WORK INSTRUCTIONS: Output all of the data below exactly as given.
========================================
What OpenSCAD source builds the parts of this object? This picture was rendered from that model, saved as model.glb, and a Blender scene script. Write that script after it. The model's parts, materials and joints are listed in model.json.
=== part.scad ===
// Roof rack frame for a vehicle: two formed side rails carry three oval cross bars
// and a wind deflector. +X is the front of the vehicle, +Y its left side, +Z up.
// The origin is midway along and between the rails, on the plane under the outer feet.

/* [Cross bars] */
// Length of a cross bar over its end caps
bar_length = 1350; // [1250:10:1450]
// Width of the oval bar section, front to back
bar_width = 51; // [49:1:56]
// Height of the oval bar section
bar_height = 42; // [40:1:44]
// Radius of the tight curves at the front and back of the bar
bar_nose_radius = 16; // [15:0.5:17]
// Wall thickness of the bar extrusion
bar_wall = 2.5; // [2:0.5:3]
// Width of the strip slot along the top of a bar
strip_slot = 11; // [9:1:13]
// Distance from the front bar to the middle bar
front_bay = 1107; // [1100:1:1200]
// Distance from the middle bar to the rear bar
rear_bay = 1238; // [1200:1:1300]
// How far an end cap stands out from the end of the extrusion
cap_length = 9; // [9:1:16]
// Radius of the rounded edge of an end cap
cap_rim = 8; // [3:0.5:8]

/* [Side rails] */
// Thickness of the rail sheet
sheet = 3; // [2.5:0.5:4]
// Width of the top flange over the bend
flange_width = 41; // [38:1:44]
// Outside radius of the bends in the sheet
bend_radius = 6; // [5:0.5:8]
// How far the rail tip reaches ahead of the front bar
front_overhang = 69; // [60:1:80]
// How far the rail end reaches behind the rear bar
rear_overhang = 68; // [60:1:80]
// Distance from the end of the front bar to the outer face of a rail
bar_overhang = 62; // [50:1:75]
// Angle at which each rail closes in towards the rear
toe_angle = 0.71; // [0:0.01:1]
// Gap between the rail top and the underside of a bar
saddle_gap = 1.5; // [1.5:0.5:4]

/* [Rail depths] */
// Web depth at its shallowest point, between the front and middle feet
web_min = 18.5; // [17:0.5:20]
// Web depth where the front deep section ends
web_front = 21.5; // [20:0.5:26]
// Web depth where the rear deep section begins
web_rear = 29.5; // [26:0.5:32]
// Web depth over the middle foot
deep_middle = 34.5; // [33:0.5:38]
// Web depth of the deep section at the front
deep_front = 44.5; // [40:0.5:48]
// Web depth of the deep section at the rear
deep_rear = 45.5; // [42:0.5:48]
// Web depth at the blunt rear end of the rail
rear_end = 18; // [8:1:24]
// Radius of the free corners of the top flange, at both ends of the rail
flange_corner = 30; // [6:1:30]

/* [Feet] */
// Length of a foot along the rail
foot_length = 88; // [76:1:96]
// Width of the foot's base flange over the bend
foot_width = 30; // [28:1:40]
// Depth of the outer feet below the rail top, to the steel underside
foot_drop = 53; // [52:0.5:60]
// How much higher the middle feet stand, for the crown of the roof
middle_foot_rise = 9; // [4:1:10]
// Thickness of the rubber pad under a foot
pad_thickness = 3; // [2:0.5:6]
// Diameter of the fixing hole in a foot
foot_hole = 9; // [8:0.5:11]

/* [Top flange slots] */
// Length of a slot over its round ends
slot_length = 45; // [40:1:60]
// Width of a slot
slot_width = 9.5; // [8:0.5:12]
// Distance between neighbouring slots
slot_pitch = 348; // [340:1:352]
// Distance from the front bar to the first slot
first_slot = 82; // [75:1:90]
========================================
TASK ANSWER:
What OpenSCAD source builds the parts of this object? This picture was rendered from that model, saved as model.glb, and a Blender scene script. Write that script after it. The model's parts, materials and joints are listed in model.json.
=== part.scad ===
// Roof rack frame for a vehicle: two formed side rails carry three oval cross bars
// and a wind deflector. +X is the front of the vehicle, +Y its left side, +Z up.
// The origin is midway along and between the rails, on the plane under the outer feet.

/* [Cross bars] */
// Length of a cross bar over its end caps
bar_length = 1350; // [1250:10:1450]
// Width of the oval bar section, front to back
bar_width = 51; // [49:1:56]
// Height of the oval bar section
bar_height = 42; // [40:1:44]
// Radius of the tight curves at the front and back of the bar
bar_nose_radius = 16; // [15:0.5:17]
// Wall thickness of the bar extrusion
bar_wall = 2.5; // [2:0.5:3]
// Width of the strip slot along the top of a bar
strip_slot = 11; // [9:1:13]
// Distance from the front bar to the middle bar
front_bay = 1107; // [1100:1:1200]
// Distance from the middle bar to the rear bar
rear_bay = 1238; // [1200:1:1300]
// How far an end cap stands out from the end of the extrusion
cap_length = 9; // [9:1:16]
// Radius of the rounded edge of an end cap
cap_rim = 8; // [3:0.5:8]

/* [Side rails] */
// Thickness of the rail sheet
sheet = 3; // [2.5:0.5:4]
// Width of the top flange over the bend
flange_width = 41; // [38:1:44]
// Outside radius of the bends in the sheet
bend_radius = 6; // [5:0.5:8]
// How far the rail tip reaches ahead of the front bar
front_overhang = 69; // [60:1:80]
// How far the rail end reaches behind the rear bar
rear_overhang = 68; // [60:1:80]
// Distance from the end of the front bar to the outer face of a rail
bar_overhang = 62; // [50:1:75]
// Angle at which each rail closes in towards the rear
toe_angle = 0.71; // [0:0.01:1]
// Gap between the rail top and the underside of a bar
saddle_gap = 1.5; // [1.5:0.5:4]

/* [Rail depths] */
// Web depth at its shallowest point, between the front and middle feet
web_min = 18.5; // [17:0.5:20]
// Web depth where the front deep section ends
web_front = 21.5; // [20:0.5:26]
// Web depth where the rear deep section begins
web_rear = 29.5; // [26:0.5:32]
// Web depth over the middle foot
deep_middle = 34.5; // [33:0.5:38]
// Web depth of the deep section at the front
deep_front = 44.5; // [40:0.5:48]
// Web depth of the deep section at the rear
deep_rear = 45.5; // [42:0.5:48]
// Web depth at the blunt rear end of the rail
rear_end = 18; // [8:1:24]
// Radius of the free corners of the top flange, at both ends of the rail
flange_corner = 30; // [6:1:30]

/* [Feet] */
// Length of a foot along the rail
foot_length = 88; // [76:1:96]
// Width of the foot's base flange over the bend
foot_width = 30; // [28:1:40]
// Depth of the outer feet below the rail top, to the steel underside
foot_drop = 53; // [52:0.5:60]
// How much higher the middle feet stand, for the crown of the roof
middle_foot_rise = 9; // [4:1:10]
// Thickness of the rubber pad under a foot
pad_thickness = 3; // [2:0.5:6]
// Diameter of the fixing hole in a foot
foot_hole = 9; // [8:0.5:11]

/* [Top flange slots] */
// Length of a slot over its round ends
slot_length = 45; // [40:1:60]
// Width of a slot
slot_width = 9.5; // [8:0.5:12]
// Distance between neighbouring slots
slot_pitch = 348; // [340:1:352]
// Distance from the front bar to the first slot
first_slot = 82; // [75:1:90]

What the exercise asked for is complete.